Bugün, ne siyasetin gri tonlarına ne de teknolojinin sonsuz labirentine dair yazmak istiyorum. Ancak, içimde yankılanan bir hüzün ve isyan var ki, bunu büyükşehir belediye seçimlerine taşımak istiyorum. Bu yazı, gözlerinde hüzün barındıran patili dostlarımız ve onların yüreklerimizde yarattığı isyanın, seçim vaatlerinize nasıl yansıması gerektiği üzerine.
Eros'un sessiz hikayesi ve onun gibi dilsiz dostlarımızın yaşadığı sıkıntılar, şehirlerimizin sokaklarında her gün karşılaştığımız bir gerçeklik. Bu sevgi arayışları, ne yazık ki sık sık ihmal ve vahşetle son buluyor. Onların sesi olamayan bizler, şimdi büyükşehir belediye seçimlerinde adaylardan bu konuyu önemsemelerini talep ediyoruz.
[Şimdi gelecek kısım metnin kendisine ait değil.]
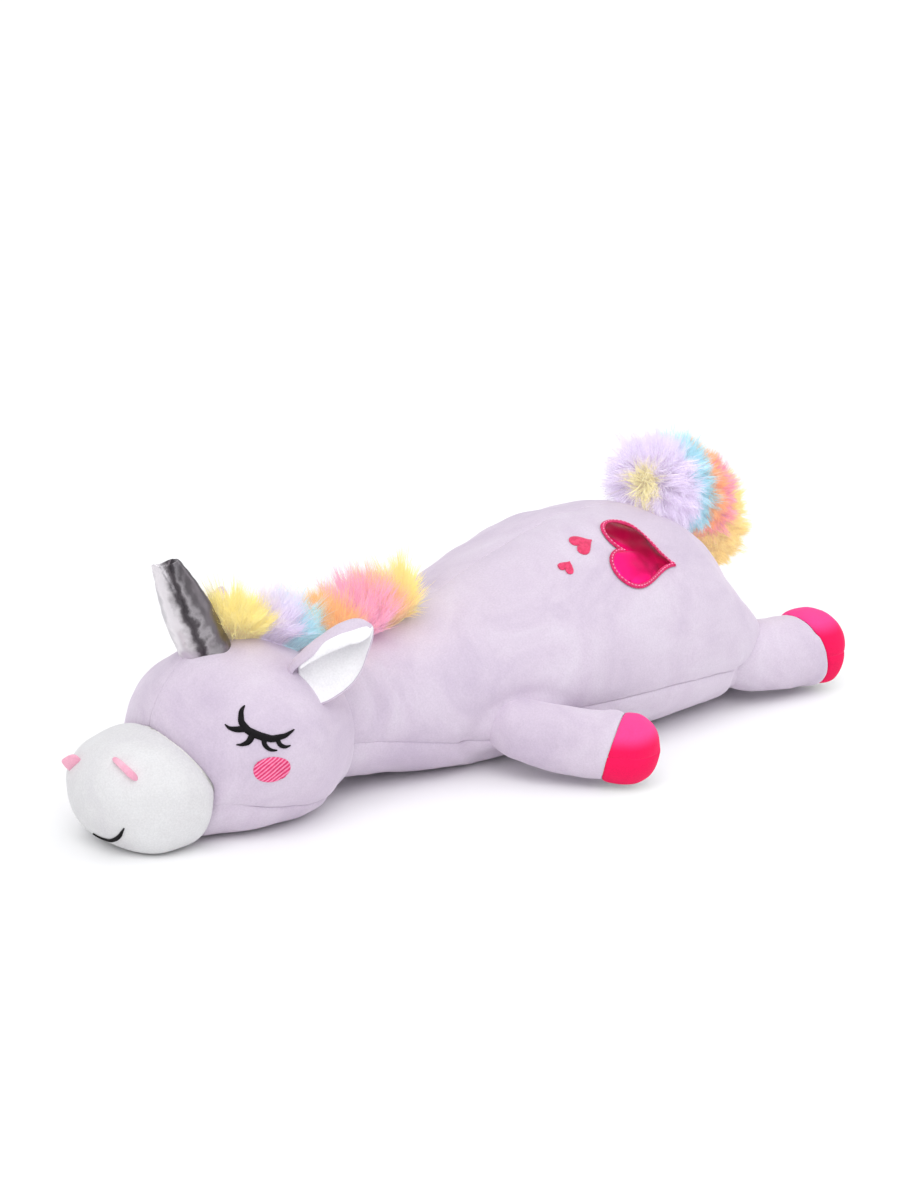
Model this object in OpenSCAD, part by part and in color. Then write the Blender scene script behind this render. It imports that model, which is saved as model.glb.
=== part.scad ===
// Sleeping plush unicorn, lying on its belly. Head towards -X, tail towards +X, millimetres, +Z up.
// Each cover panel, filling, trim and embroidery is its own solid in its own node.

/* [Fabric] */
// Thickness of the velour covers with their short pile
cover_t = 2.6; // [1.6:0.1:4]
// Clearance between a cover and the filling behind it
fill_gap = 0.4; // [0.3:0.1:1]
// Half of the sewn groove between two panels, degrees around the body
seam_half = 0.35; // [0.2:0.05:1]
// Angle from the back down to the belly seam, degrees
belly_seam = 112; // [104:1:122]
// Angle from the crown down to the chin seam, degrees
chin_seam = 116; // [106:1:126]

/* [Neck] */
// Pivot of the neck along the body
neck_x = -112; // [-116:1:-108]
// Pivot of the neck above the floor
neck_z = 48; // [46:1:50]
// Radius of the rounded end of the neck filling
neck_r = 40; // [34:0.5:41]
// Clearance of the hollow in the head around the neck end
neck_gap = 2; // [1:0.5:4]

/* [Legs] */
// Radius of a leg cover where it meets the hoof
leg_r = 25; // [22:0.5:26]
// Radius of a leg cover at its root
root_r = 22; // [16:0.5:23]
// Length of the hot pink hoof
hoof_len = 23; // [18:1:28]

/* [Horn] */
// Length of the horn
horn_len = 62; // [45:1:80]
// Half width of the horn at its base
horn_r = 18.5; // [14:0.5:20]
// Half width of the blunt tip
horn_tip = 6.2; // [4:0.1:8]
// Forward lean of the horn, degrees
horn_lean = 22; // [10:1:30]

/* [Ears] */
// Length of an ear from its sewn root to the tip
ear_len = 56; // [45:1:65]
// Half width of an ear at its widest
ear_w = 20; // [14:0.5:24]
// Depth of the folded cup of the ear
ear_cup = 8; // [4:0.5:12]

/* [Mane and tail] */
// Height of the mane pile above the neck
mane_h = 29; // [20:1:36]
// Half width of the mane strip
mane_w = 14; // [10:1:18]
// Radius of the furry tail
tail_r = 26; // [20:0.5:28]
// Radius of the stuffed core of the tail
tail_core = 13; // [9:0.5:16]

/* [Trims] */
// Scale of the large foil heart
heart_s = 1; // [0.7:0.02:1.2]
// Width of the satin edge stitch round the large heart
heart_edge = 3.2; // [2:0.2:5]
// Height of the embroidery above the velour
thread_h = 0.9; // [0.6:0.1:1.6]

/* [Hidden] */
shift_x = -7.1;
lavender = [0.88, 0.84, 0.92];
white = [0.97, 0.97, 0.98];
hot_pink = [1, 0.25, 0.58];
deep_pink = [1, 0.1, 0.37];
fibre = [0.95, 0.95, 0.93];
black = [0.08, 0.07, 0.1];
silver = [0.6, 0.6, 0.63];

// Sections along the body: position, half width, height of the widest line, rise above it, drop below it
BODY = [[-112, 43, 48, 43, 43], [-90, 47, 48, 46, 47], [-60, 55, 48, 49, 50], [-20, 67, 48, 58, 52],
  [20, 79, 50, 71, 54], [60, 88, 52, 81, 56], [100, 93, 54, 87, 58], [138, 93, 54, 87, 58],
  [172, 87, 53, 79, 57], [202, 75, 50, 64, 54], [224, 58, 46, 46, 48], [238, 40, 42, 30, 36],
  [246, 22, 39, 16, 20], [248.6, 6, 38, 5, 6],
  [249, 1, 38, 1, 1]];
HEAD = [[-242, 47, 38, 35, 44], [-236, 54, 43, 42, 50], [-222, 63, 50, 48, 56], [-198, 69.5, 53, 53, 60],
  [-168, 69, 53, 52.5, 60], [-145, 60, 51, 47, 57], [-132, 52, 50, 43, 50], [-124, 47.5, 49, 41.5, 46]];
MUZZLE = [[-288, 3, 36, 2, 2], [-285.5, 22, 36, 15, 17], [-278, 37, 36, 27, 30], [-264, 48, 36, 35, 42],
  [-250, 50.5, 36, 37, 44], [-243, 49, 36, 36.5, 43]];
// Where the ball-shaped root of each leg sits, and where its hoof ends
FRONT_ROOT = [3, -94.5, 26];
FRONT_TIP = [50, -141, 25];
HIND_ROOT = [255, -57, 26];
HIND_TIP = [301, -67, 25];
TAIL = [[229.8, 88.6, 0.3], [235, 94.5, 0.66], [239.5, 102.5, 0.88], [241, 111.5, 1], [238.5, 121.5, 1],
  [232.5, 130.5, 1], [223.5, 138, 1], [212, 144, 1], [199, 148, 1], [188, 150, 0.92], [179, 151, 0.72],
  [173.5, 151.3, 0.42], [171.3, 151.3, 0.05]];
// Extra clearance that keeps a faceted filling behind its faceted cover
facet_gap = 1.35;

function col(S, k) = [for (r = S) [r[0], r[k]]];
function cols(S) = [for (k = [1:4]) col(S, k)];
BT = cols(BODY);
HT = cols(HEAD);
MT = cols(MUZZLE);
function pw(v, p) = sign(v) * pow(abs(v), p);
// Point of a section: T table, x position, a angle from the top towards the left side, o offset outwards
function sec(T, x, a, o = 0, dx = 0) =
  let (w = lookup(x, T[0]), z = lookup(x, T[1]), hu = lookup(x, T[2]), hd = lookup(x, T[3]), c = cos(a),
    lo = c < 0, y = -max(w + o, 0.4) * pw(sin(a), lo ? 0.78 : 1),
    h = lo ? -max(hd + o, 0.4) * pow(-c, 0.92) : max(hu + o, 0.4) * c)
  [x + dx, y, max(z + h, -min(o, 0))];
// Sections are pulled in along X near a closed end, so that a wall keeps its thickness there
function inward(x, from, to, t) = (x - from) * sign(to - from) <= 0 ? 0
  : -(x - from) * t / abs(to - from);
function flat2(g) = [for (r = g) for (p = r) p];
function steps(a, b, n) = [for (i = [0:n]) a + (b - a) * i / n];

// Closed solid through a list of rings, with a fan over each end
module loft(R, flip = false) {
  n = len(R[0]);
  m = len(R);
  tri = [for (i = [0:m - 2]) for (j = [0:n - 1]) let (k = (j + 1) % n)
    each [[i * n + j, i * n + k, (i + 1) * n + k], [i * n + j, (i + 1) * n + k, (i + 1) * n + j]]];
  caps = [for (j = [0:n - 1]) let (k = (j + 1) % n) each [[m * n, k, j],
    [m * n + 1, (m - 1) * n + j, (m - 1) * n + k]]];
  mid = function (r) [for (q = [0:2]) (max([for (p = r) p[q]]) + min([for (p = r) p[q]])) / 2];
  faces = concat(tri, caps);
  polyhedron(points = concat(flat2(R), [mid(R[0]), mid(R[m - 1])]),
    faces = flip ? [for (f = faces) [f[0], f[2], f[1]]] : faces);
}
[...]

Belediye seçimleri, sıkça insan odaklı projelerle anılır; ancak bu seçimlerin, şehrimizde yaşayan tüm canlılar için önemli olduğunu unutmamak gerekir. Hayvan haklarının seçim vaatlerinde öncelikli bir konumda olması şarttır, zira bir toplumun medeniyet düzeyi, o toplumun en masum üyelerine, yani hayvanlara nasıl davrandığı ile doğrudan ilişkilidir. Modern ve duyarlı şehirlerin inşası, dilsiz dostlarımıza yönelik daha hassas, onların korunmasını ve refahını sağlayacak etkili politikaların geliştirilmesini zorunlu kılar.
Yaklaşan büyükşehir belediye seçimleri öncesinde, adayların hayvan haklarına dair net ve uygulanabilir planları, projeleri olmalıdır. Sokak hayvanlarının korunması, kısırlaştırılması, aşılanması ve uygun koşullarda sahiplenilmesine yönelik kapsamlı programlar, hayvan barınaklarının standartlarının yükseltilmesi ve hayvan hakları ihlallerine karşı kesin ve caydırıcı yaptırımların belirlenmesi, tüm adayların taahhüt etmesi gereken konular arasında yer almalıdır.
Bu yazı, Eros gibi sessiz dostlarımızın hatırasına saygı ve onların karşılaştığı zorluklara dikkat çekmek amacıyla kaleme alınmıştır. Seçimlerin sonuçları, yalnızca insan topluluklarının değil, şehirlerimizde sessizce var olan tüm canlıların geleceğini de şekillendirir. Bu sebeple, patili dostlarımıza yönelik duyulan hüzün ve isyan, adayların vaatlerine yansıtılmalı ve bu konular, seçilecek belediye başkanlarının gündeminin üst sıralarında yer almalıdır. Gerçek bir değişim, ancak sevgi ve merhametin rehberliğinde, tüm şehir sakinlerini kucaklayacak şekilde başlatılabilir. Şehirlerimizin sokaklarındaki her bir pati izi, bu değişimin birer işareti, birer fırsat olmalıdır. Bu seçimler, insan topluluğunun ötesine geçerek, dilsiz dostlarımızın seslerini de duyurabileceğimiz bir platform sunar.
Gerçek bir değişim, ancak sevgi ve merhametin rehberliğinde başlar. Şehirlerimizin her köşesindeki pati izleri, bu değişimin sembolleridir ve her biri, daha iyi bir dünya için atılmış küçük adımların izlerini taşır. Bu seçimler, sadece insan topluluğunun geleceğini şekillendirme fırsatı değil, aynı zamanda sessiz dostlarımızın da hayatlarını iyileştirme şansıdır. O halde, gözlerimizdeki hüzün ve yüreklerimizdeki isyan, seçim vaatlerinizde yer almalı; çünkü her pati izi, medeniyetimizin ve insanlığımızın bir parçasıdır. Seçimler, dilsiz dostlarımız için de ses olma, onların yaşam kalitelerini yükseltme ve onlara hak ettikleri saygıyı gösterme zamanıdır. Unutmayalım ki, şehirlerimizi gerçekten yaşanabilir kılan, orada yaşayan her canlının mutluluğu ve refahıdır.